By Stephen Hackett
April 30, 2020 3:43 PM PT
The Hackett File: Revisiting Twitter.app
For the last month of so, I’ve been using Twitter’s official apps for iPhone, iPad and Mac. I’ve used Tweetbot for years, but as Twitter has continued to hamstring third party clients, I can’t help but think that sooner or later, the company will pull the plug on them altogether.
I have found the experience of Twitter’s official apps to be a pretty mixed bag. One on hands, I can see polls and create threads easier than ever, and when I’m in the mood to see what’s trending, the experience is much richer than in Tweetbot.
As someone who has their DMs open, this experience is also better in Twitter’s apps. Not only do push notifications work instantly, but Twitter will separate out “Requests,” or DMs from people you don’t follow. This has caught a fair bit of spam or other messages that would just be right in-line in Tweetbot.
…aaaaand that’s about all the upsides I can think of in switching to the Twitter app.
For me at least, I don’t like how Twitter constantly wants to switch me to its algorithmic timeline. Throwing the switch to view latest tweets first wouldn’t be a big deal if it would actually stick. If I haven’t looked at my timeline in a few days, it always reloads with what Twitter wants to show me first, not what is newest.
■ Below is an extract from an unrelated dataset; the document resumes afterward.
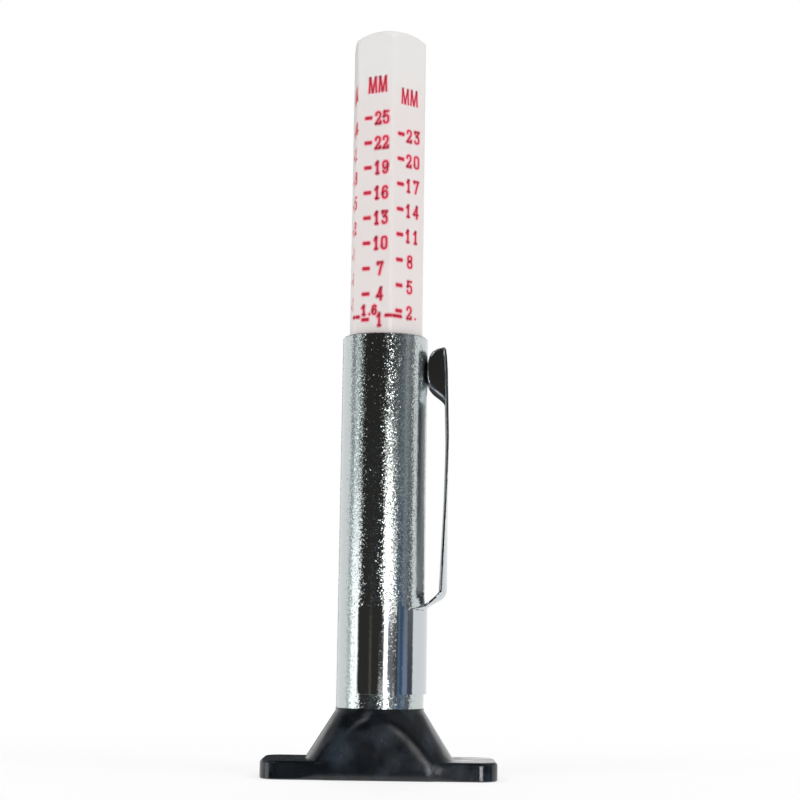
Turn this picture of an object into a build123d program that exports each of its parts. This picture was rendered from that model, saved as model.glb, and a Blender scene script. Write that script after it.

I also dislike how a reply from someone I follow will re-insert the original tweet (or thread) into the timeline. I much prefer to see replies to other people in-line. If I want to see the conversation, I’m fine tapping to see what’s going on. I don’t necessarily want to see so much chatter between the 431 accounts I currently follow. I can’t imagine what this must be like for people who follow thousands of accounts.
The third strike against Twitter’s apps is what Twitter thinks I should care about. I personally have very little need to see who liked or retweeted a specific tweet, but Twitter wants to put that front and center in its notifications area.
The fourth strike — YES JASON I KNOW THERE ARE ONLY THREE STRIKES IN BASEBALL JUST LEAVE ME ALONE — is that the Twitter apps are just kind of … bad. The phone app is the best of the three, but on the iPad, its layout is laughable. Why can I see so few tweets on a 11-inch iPad?

The Mac app famously is a Catalyst version of the iPad version, and as such, it carries with it a lot of weird things like iOS-specific language and settings. The team behind the app has done a lot of work cleaning this up in the months since it launched, but it still feels way too much like an iPad app on the Mac.
It’s been buggy in various ways since launch, but as I write this, trying to view a Periscope live stream in the app, it just crashes. Which is fun.
It makes me sad that I think the time is ticking on the likes of Tweetbot and Twitterrific, given that Twitter seems fine with giving some of its most loyal users a mediocre user experience, driven by big data. I know I’m in the minority, but I’ll be sad when I’m forced to use Twitter’s own apps for the service.
[Stephen Hackett is the author of 512 Pixels and co-founder of Relay FM.]